Engineered fusion protein targets kiwifruit pathogen
The plant pathogen Pseudomonas syringae pv. actinidiae, or Psa, causes kiwifruit canker and contributes to larger issues of food shortage. Finding biocontrol agents that specifically target this pathogen would benefit agricultural production. Endolysin enzymes from bacteriophages have emerged as promising candidates. Endolysins cleave peptidoglycan, a layer of the cell wall in gram-positive bacteria. However, the gram-negative Psa has an outer membrane that shields the peptidoglycan inner layer. Suzanne Warring and Hazel Sisson at the University of Otago and a team of international scientists recently published their research in the Journal of Biological Chemistry on developing an endolysin fusion protein active against Psa.

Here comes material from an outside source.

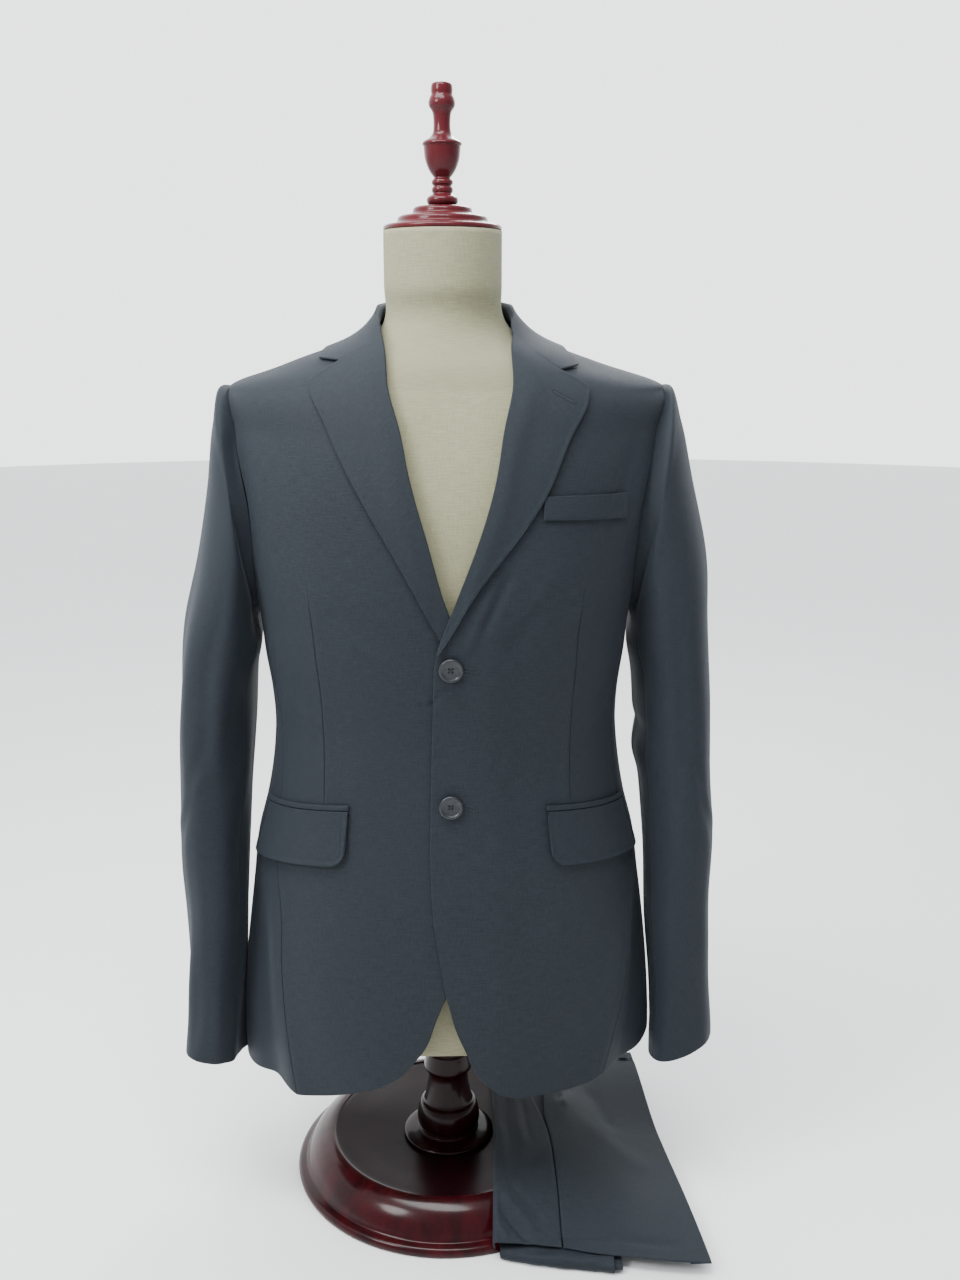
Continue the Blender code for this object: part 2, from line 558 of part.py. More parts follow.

The authors used VersaTile molecular shuffling, a technique that created a library of phage proteins attached to endolysin. They performed a high-throughput screen for peptidoglycan-degrading activity and identified a lead compound that inhibited Psa growth. This hit compound, called ELP-E10, contains a lipase fused to endolysin, and the authors determined that the antibacterial activity relies on functional active sites for each fusion partner.
Notably, ELP-E10 shows specific activity for Psa, especially when combined with citric acid as a chemical permeabilizer. The researchers tested ELP-E10 activity against pathogens Pseudomonas aeruginosa and Staphylococcus aureus, as well as the commensal soil bacteria Pseudomonas fluorescens, and found that ELP-E10 shows specificity for Psa.
More experiments will help determine the exact outer membrane substrate that the lipase of ELP-E10 targets to allow the endolysin to reach the Psa peptidoglycan. These results suggest that endolysin fusion proteins could form promising antimicrobial candidates for agricultural use.